Automarkt befreit

EU-Kommission schränkt Privilegien der Autoindustrie ein: Vertriebsstrukturen dürfen nicht mehr exklusiv sein

BRÜSSEL taz ■ Weniger Macht den Autoherstellern, mehr Rechte für Autohändler und -käufer: Das ist das Ziel der Reform, die Wettbewerbskommissar Mario Monti gestern in Brüssel vorstellte. Die EU-Kommission schränkt damit ein altes Privileg der Automobilindustrie ein.

Bislang dürfen DaimlerChrysler, Volkswagen, Fiat und Co. den Autohändlern die Vertriebsbedingungen diktieren. Ein Privileg, das der deutsche Bundeskanzler Gerhard Schröder (SPD) noch im Februar verteidigt hatte. Vergebens. Mit ihrem Beschluss gibt die Kommission den Autoproduzenten zwar viel Zeit für die Umstellung, bleibt aber dabei: Die Automobilhersteller sollen sich dem Wettbewerb beugen. So dürfen sich die Händler künftig nicht mehr auf den Verkauf einer Marke beschränken. Der Kunde kann die Modelle verschiedener Hersteller in einem Autohaus vergleichen.

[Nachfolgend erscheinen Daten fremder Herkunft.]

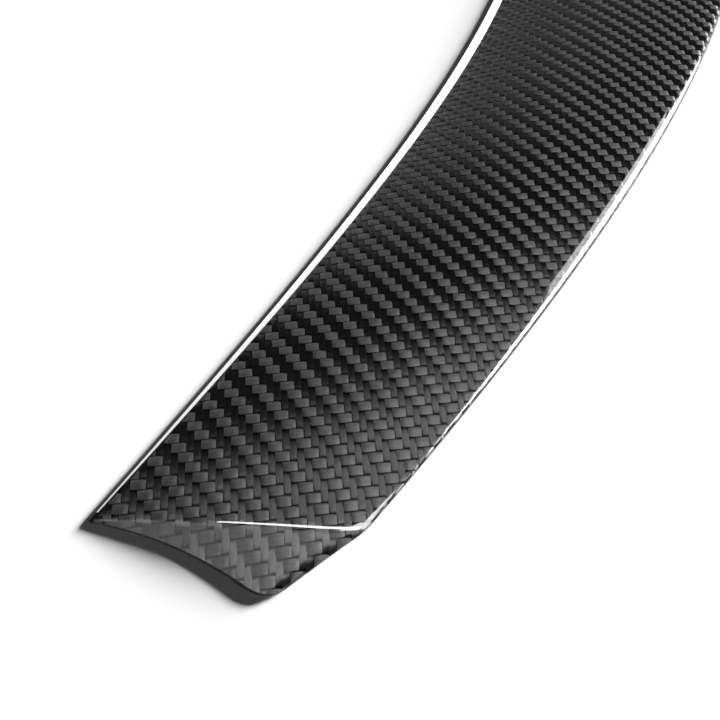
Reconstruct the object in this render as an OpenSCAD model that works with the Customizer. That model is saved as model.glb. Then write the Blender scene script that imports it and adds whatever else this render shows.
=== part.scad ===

Außerdem müssen die Autohändler keinen eigenen Reparaturservice mehr anbieten, sondern können die Werkstatt auslagern. Unabhängige Werkstätten müssen als offizielle Wartungsunternehmen anerkannt werden, wenn sie die Qualitätskriterien der Hersteller erfüllen. Sie erhalten ein Recht auf Einblick in Unterlagen der einzelnen Modelle und Zugang zu den Ersatzteilen. Davon erhofft sich die Kommission niedrigere Wartungskosten. Diese Regelungen müssen spätestens zum 1. Oktober 2003 umgesetzt sein.

Besonders umstritten ist die Aufhebung des so genannten Gebietsschutzes. Bislang mussten Autohändler ihren Vertrieb auf ein bestimmtes Terrain beschränken. Das führte zu erheblichen Preisunterschieden zwischen den EU-Mitgliedsstaaten – bestimmte Modelle sind in Deutschland um bis zu 35 Prozent teurer als etwa in Portugal. Künftig sollen Autohändler in der ganzen EU werben und Filialen eröffnen dürfen – allerdings erst nach einer dreijährigen Übergangsfrist ab Oktober 2005.

Exklusive Vertriebsgebiete werden allerdings auch danach nicht komplett ausgeschlossen. Die Autohersteller können zwischen zwei Optionen wählen: Wenn sie exklusive Vertriebsgebiete behalten wollen, müssen sie zulassen, dass die Händler ihre Wagen an andere Verkäufer weitergeben. Im Prinzip kämen dafür auch Supermärkte oder Internethändler in Frage. Da die Hersteller aber Kriterien für den Verkauf aufstellen können, wird das absehbar kaum passieren.

Die zweite Variante: Die Autohersteller geben ihre Autos weiterhin nur an ihre Vertragshändler ab, verzichten aber dafür ab 2005 auf exklusive Verbreitungsgebiete. Dann könnten zum Beispiel Händler aus Dänemark ihren norddeutschen Kollegen Konkurrenz machen.